__The data__.
::::::::
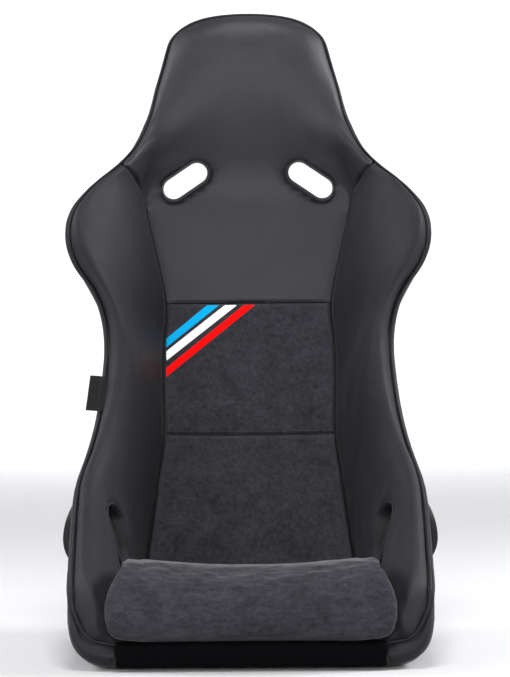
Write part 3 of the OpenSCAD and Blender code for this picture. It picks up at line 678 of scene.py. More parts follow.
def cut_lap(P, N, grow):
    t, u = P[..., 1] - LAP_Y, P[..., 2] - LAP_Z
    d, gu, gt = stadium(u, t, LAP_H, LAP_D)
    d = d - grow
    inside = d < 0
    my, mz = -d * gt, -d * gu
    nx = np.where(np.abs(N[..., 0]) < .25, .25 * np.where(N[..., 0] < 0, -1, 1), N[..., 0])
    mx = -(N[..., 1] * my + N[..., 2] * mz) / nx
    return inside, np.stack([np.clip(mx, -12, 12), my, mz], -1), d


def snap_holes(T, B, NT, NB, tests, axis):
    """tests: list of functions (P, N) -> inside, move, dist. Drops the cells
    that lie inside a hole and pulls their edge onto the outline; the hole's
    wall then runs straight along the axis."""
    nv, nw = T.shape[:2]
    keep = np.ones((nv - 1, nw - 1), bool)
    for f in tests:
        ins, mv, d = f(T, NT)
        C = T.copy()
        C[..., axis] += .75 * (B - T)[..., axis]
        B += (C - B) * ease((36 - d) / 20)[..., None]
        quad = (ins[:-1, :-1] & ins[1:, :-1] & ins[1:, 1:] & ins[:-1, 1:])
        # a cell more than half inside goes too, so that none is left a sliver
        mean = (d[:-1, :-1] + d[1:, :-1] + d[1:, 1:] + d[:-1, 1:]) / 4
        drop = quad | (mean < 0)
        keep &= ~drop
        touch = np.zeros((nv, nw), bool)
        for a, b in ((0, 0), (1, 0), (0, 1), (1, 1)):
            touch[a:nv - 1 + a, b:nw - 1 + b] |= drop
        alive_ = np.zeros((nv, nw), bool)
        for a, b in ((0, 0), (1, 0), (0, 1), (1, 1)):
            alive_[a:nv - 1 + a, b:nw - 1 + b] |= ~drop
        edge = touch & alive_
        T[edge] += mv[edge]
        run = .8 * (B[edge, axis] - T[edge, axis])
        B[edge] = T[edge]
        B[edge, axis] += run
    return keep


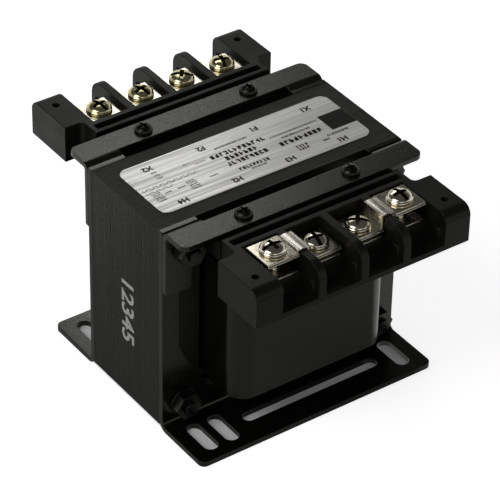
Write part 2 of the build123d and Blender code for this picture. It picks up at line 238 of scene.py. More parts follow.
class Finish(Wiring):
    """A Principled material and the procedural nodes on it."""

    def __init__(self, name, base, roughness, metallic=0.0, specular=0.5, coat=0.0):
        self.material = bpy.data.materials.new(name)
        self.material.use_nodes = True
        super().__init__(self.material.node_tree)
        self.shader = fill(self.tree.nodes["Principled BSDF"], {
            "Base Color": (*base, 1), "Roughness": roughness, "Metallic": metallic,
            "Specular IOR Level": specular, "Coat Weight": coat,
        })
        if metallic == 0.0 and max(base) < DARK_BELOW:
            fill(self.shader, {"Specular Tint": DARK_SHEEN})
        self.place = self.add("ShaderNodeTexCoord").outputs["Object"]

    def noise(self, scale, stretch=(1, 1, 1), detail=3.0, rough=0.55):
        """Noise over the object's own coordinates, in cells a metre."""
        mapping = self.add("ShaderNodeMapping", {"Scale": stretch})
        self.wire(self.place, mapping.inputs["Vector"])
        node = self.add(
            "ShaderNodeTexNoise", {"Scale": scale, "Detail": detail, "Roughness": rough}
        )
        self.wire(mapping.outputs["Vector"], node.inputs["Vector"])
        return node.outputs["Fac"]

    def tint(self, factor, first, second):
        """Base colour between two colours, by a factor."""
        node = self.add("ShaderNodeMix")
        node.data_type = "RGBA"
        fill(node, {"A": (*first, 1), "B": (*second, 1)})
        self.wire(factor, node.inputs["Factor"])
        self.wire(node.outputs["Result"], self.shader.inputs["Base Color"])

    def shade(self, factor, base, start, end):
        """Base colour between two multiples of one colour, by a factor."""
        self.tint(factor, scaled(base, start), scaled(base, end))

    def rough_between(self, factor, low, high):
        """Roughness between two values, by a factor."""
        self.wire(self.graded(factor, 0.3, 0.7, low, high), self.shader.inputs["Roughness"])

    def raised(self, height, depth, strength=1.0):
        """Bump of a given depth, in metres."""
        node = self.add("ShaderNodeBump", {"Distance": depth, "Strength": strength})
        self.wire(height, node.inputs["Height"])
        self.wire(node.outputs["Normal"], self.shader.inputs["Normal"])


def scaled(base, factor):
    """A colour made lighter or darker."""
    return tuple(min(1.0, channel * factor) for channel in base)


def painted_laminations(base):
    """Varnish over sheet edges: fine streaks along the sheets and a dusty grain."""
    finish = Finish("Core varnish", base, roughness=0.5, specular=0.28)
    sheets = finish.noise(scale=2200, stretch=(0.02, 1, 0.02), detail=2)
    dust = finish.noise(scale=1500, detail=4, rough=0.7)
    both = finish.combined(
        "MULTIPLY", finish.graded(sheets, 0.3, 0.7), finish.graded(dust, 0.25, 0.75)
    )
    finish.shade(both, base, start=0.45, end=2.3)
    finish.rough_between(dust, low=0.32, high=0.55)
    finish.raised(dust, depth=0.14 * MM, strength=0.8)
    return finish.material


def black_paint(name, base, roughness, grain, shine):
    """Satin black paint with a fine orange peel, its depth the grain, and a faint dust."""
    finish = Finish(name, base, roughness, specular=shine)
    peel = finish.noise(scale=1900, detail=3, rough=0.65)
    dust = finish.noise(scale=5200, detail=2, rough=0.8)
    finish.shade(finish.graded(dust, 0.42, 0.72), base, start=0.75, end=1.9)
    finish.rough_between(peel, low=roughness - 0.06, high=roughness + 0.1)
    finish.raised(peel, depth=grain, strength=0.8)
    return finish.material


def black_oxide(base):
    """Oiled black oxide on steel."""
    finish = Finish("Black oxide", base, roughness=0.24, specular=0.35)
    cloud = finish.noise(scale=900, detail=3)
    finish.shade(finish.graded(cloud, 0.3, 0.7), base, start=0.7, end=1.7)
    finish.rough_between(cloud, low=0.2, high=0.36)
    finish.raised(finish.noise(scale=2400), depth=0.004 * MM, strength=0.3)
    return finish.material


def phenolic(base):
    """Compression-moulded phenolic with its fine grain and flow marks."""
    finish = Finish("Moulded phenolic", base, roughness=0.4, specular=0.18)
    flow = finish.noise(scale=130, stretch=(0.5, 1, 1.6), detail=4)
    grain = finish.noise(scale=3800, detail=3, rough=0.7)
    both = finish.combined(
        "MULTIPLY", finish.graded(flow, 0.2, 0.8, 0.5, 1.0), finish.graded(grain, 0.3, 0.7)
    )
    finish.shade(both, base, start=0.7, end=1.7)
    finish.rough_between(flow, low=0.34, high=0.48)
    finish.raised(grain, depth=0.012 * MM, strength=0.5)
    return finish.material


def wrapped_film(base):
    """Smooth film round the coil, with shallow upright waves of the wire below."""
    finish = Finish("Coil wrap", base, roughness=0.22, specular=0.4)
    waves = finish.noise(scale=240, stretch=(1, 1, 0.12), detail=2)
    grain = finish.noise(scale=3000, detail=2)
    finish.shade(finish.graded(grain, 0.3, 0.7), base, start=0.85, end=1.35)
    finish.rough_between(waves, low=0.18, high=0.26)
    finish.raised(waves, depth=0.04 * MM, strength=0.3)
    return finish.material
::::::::
__Problem to solve__. Starting at the first line of the records, print each line exactly, stopping after the line that contains "return inside, np.stack([np.clip(mx, -12, 12), my, mz], -1), d".

__Answer to the exercise__.
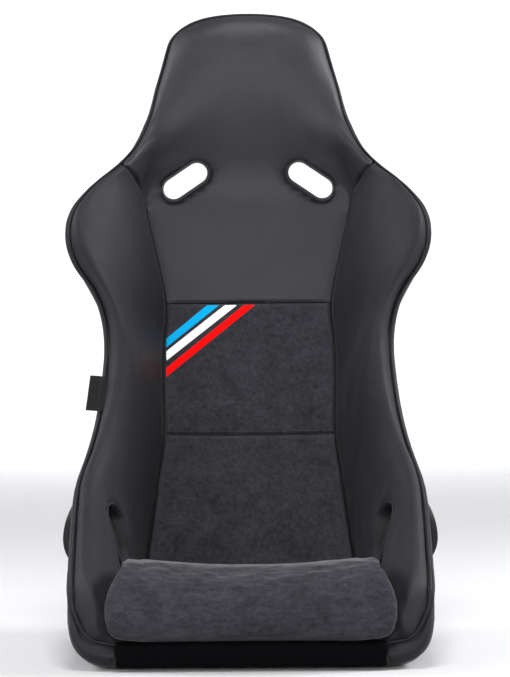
Write part 3 of the OpenSCAD and Blender code for this picture. It picks up at line 678 of scene.py. More parts follow.
def cut_lap(P, N, grow):
    t, u = P[..., 1] - LAP_Y, P[..., 2] - LAP_Z
    d, gu, gt = stadium(u, t, LAP_H, LAP_D)
    d = d - grow
    inside = d < 0
    my, mz = -d * gt, -d * gu
    nx = np.where(np.abs(N[..., 0]) < .25, .25 * np.where(N[..., 0] < 0, -1, 1), N[..., 0])
    mx = -(N[..., 1] * my + N[..., 2] * mz) / nx
    return inside, np.stack([np.clip(mx, -12, 12), my, mz], -1), d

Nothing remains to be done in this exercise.